Gli autisti dei tuk tuk, lo staff dell’hotel, gli impiegati delle banche, i venditori di pesce: tutti hanno la stessa straziante storia. “I Khmer Rossi hanno ucciso mia madre”; “Hanno preso mio fratello e mia sorella”; “Non ho più visto i miei figli da…”. L’universalità di questo ritornello non è una sorpresa, se si considerano le statistiche. È stato stimato che, nel loro folle progetto di una utopia agricola, gli Khmer Rossi abbiano ucciso due milioni di cambogiani – attraverso la fame, gli abusi e lo sterminio totale. Due milioni di cambogiani costituiscono circa un quarto dell’intera popolazione della nazione. L’equivalente in Gran Bretagna o in Italia avrebbe comportato la morte di quindici milioni di inglesi.
Questo è il motivo per cui il processo per genocidio è così importante e così rilevante per qualsiasi cambogiano. Questo è il motivo del perché questi ritardi sono così frustranti.
Il governo cambogiano, da parte sua, rifiuta qualsiasi critica. Chea Sim, presidente dell’attuale Partito del Popolo al governo, ha detto settimana scorsa: “Speriamo che gli enti che guardano al processo in modo sempre negativo, adottino un approccio più obiettivo”. Ha aggiunto: “Il Partito del Popolo cambogiano lotta per difendere la sua gente e ha costantemente chiesto giustizia per le vittime del genocidio del regime”.
Tutto questo sarebbe positivo, se non per il fatto che, se i processi ritardano ulteriormente, non ci sarà più nessuno da condannare. Pol Pot è morto in modo squallido ma tutto sommato tranquillo, circa dieci anni fa. Ta Mok, “Il Macellaio”, è morto l’anno scorso. Gli altri personaggi appartenenti agli Khmer Rossi sono ormai tutti tra i settanta e gli ottanta. Incredibilmente, la maggior parte di loro è in libertà, come Himmler a Goring che ancora camminavano per le strade di Monaco nel 1960.
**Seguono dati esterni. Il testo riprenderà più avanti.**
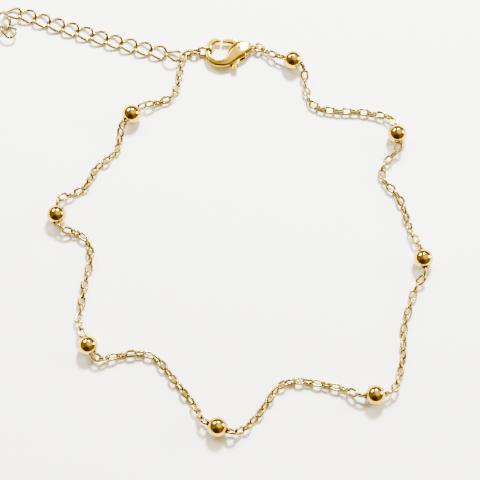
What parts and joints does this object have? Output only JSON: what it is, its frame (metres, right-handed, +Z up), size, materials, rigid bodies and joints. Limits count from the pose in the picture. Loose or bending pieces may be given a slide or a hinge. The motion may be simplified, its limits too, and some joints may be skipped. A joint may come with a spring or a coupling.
{
  "type": "chain anklet",
  "caption": "Fine cable-chain anklet in gold tone with round hollow beads, a lobster clasp and an extender chain, lying in an open loop.",
  "frame": {"origin": "bottom centre of the whole bounding box, on the plane the anklet lies on", "axes": "+Z up from that plane, +Y towards the clasp, +X from the extender towards the clasp's ring"},
  "size_m": [0.0904, 0.0934, 0.004],
  "materials": {
    "pale_gold_wire": "bright pale gold plate",
    "polished_gold_bead": "mirror-polished gold plate",
    "yellow_gold_clasp": "polished yellow gold plate"
  },
  "bodies": {
    "anklet": {"bead_1": "polished_gold_bead", "bead_2": "polished_gold_bead", "bead_3": "polished_gold_bead", "bead_4": "polished_gold_bead", "bead_5": "polished_gold_bead", "bead_6": "polished_gold_bead", "bead_7": "polished_gold_bead", "bead_8": "polished_gold_bead", "chain_1": "pale_gold_wire", "chain_2": "pale_gold_wire", "chain_3": "pale_gold_wire", "chain_4": "pale_gold_wire", "chain_5": "pale_gold_wire", "chain_6": "pale_gold_wire", "chain_7": "pale_gold_wire", "chain_8": "pale_gold_wire", "chain_9": "pale_gold_wire", "clasp_body": "yellow_gold_clasp", "clasp_pin": "pale_gold_wire", "clasp_ring": "pale_gold_wire", "end_link": "pale_gold_wire", "extender_link_01": "pale_gold_wire", "extender_link_02": "pale_gold_wire", "extender_link_03": "pale_gold_wire", "extender_link_04": "pale_gold_wire", "extender_link_05": "pale_gold_wire", "extender_link_06": "pale_gold_wire", "extender_link_07": "pale_gold_wire", "extender_link_08": "pale_gold_wire", "extender_link_09": "pale_gold_wire", "extender_link_10": "pale_gold_wire", "extender_link_11": "pale_gold_wire", "extender_link_12": "pale_gold_wire", "extender_link_13": "pale_gold_wire", "extender_link_14": "pale_gold_wire"},
    "lever": {"clasp_lever": "yellow_gold_clasp"}
  },
  "joints": [
    {"name": "lever_pivot", "type": "hinge", "parent": "anklet", "child": "lever", "pos_m": [0.00656, 0.03652, 0.00115], "axis": [0, 0, 1], "range_deg": [0, 25], "stiffness_Nm_per_rad": 0.008, "springref_deg": -11.46}
  ]
}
Perché i processi sono davvero così lunghi? Alcuni sostengono che i cinesi, molto influenti in Cambogia, vogliano far dimenticare la loro connessione con Pol Pot e per questo fanno pressioni sui cambogiani affinché evitino un’udienza appropriata. Altra colpa imputata al governo cambogiano è la presenza al suo interno di “simpatizzanti” o ex dei Khmer Rossi.

Secondo alcuni l’intera nazione preferirebbe, quantomeno inconsciamente, dimenticare il passato piuttosto che riviverlo. Questo è sicuramente incomprensibile. E per di più non è una cosa positiva per la Cambogia. Non è giusto per l’umanità. E non è giusto per quelle persone il cui sangue è stato versato e che ha macchiato persino i soffitti del Tuol Sleng.